*Work to complete:* Go through the listing beneath this task and return every line that carries the string "imported".

*Available data:*
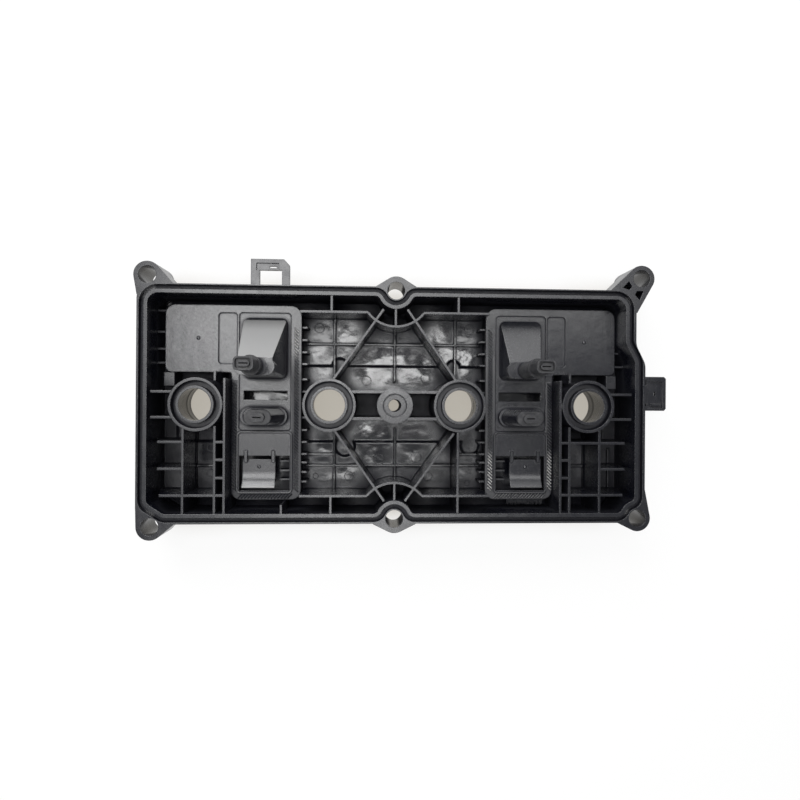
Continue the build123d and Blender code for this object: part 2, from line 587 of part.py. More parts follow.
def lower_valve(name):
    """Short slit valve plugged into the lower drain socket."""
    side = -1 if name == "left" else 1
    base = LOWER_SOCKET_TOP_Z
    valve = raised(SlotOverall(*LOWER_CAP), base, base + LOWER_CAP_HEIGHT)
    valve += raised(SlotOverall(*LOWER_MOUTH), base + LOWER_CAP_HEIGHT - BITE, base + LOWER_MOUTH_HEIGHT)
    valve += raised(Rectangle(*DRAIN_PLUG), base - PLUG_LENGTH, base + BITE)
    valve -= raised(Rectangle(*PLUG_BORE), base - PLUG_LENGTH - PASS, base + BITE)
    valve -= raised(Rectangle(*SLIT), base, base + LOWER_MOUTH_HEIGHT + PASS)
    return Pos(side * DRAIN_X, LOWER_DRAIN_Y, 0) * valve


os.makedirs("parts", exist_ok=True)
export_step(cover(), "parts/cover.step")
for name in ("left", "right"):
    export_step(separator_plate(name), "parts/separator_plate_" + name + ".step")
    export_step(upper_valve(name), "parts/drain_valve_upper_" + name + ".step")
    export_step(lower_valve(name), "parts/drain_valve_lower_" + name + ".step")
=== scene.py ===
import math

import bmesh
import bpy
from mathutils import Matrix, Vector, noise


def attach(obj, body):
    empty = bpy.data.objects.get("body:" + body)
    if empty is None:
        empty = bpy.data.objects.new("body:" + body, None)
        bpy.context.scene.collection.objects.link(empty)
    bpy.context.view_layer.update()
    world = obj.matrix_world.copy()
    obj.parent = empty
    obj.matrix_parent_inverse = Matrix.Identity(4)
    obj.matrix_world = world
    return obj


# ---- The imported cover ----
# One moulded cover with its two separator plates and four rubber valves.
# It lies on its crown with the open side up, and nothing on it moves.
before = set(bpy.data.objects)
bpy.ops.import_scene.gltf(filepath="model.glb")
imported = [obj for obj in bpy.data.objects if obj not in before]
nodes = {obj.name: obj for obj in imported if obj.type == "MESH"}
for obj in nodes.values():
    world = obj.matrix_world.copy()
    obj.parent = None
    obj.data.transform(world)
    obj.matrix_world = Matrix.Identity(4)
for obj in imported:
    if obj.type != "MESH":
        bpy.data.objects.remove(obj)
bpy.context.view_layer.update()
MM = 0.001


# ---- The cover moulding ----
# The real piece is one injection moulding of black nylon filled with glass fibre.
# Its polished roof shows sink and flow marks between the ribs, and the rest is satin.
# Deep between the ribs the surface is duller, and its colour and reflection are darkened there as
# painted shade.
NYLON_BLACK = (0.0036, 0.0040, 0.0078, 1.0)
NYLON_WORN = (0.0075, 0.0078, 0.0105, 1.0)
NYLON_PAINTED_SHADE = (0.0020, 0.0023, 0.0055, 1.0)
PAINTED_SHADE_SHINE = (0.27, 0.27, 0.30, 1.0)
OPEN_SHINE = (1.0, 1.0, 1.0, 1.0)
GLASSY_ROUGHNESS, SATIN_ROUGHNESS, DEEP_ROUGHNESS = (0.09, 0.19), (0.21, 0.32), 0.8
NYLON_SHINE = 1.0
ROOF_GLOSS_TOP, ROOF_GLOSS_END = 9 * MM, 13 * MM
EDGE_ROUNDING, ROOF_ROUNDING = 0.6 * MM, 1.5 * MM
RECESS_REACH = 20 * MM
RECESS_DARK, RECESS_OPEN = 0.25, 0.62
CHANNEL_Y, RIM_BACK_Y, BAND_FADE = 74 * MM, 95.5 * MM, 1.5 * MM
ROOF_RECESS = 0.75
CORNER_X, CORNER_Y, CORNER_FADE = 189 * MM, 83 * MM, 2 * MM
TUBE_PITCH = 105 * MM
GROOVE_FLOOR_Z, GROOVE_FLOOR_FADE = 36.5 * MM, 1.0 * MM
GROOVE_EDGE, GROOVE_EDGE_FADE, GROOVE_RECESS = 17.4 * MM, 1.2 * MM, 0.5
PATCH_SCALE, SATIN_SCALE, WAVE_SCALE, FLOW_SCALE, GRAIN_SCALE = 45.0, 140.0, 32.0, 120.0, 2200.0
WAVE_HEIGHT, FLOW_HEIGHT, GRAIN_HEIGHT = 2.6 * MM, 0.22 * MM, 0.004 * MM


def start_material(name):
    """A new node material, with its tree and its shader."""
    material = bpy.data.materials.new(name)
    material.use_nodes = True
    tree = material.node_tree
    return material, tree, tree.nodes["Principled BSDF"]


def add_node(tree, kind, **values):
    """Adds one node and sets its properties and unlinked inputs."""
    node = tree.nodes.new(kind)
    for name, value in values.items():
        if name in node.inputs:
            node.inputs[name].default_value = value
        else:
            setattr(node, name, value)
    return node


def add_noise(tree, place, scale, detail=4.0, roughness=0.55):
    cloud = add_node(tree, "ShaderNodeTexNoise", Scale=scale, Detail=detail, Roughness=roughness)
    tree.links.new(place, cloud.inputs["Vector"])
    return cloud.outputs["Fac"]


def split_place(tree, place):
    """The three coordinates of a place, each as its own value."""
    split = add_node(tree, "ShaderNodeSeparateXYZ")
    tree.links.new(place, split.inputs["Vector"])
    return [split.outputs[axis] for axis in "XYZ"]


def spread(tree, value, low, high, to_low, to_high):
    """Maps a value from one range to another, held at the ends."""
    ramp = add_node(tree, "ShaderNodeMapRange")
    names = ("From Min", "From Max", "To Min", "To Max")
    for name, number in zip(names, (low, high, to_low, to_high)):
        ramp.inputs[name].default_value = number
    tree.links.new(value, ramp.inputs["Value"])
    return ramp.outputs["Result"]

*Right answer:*
# ---- The imported cover ----
imported = [obj for obj in bpy.data.objects if obj not in before]
nodes = {obj.name: obj for obj in imported if obj.type == "MESH"}
for obj in imported:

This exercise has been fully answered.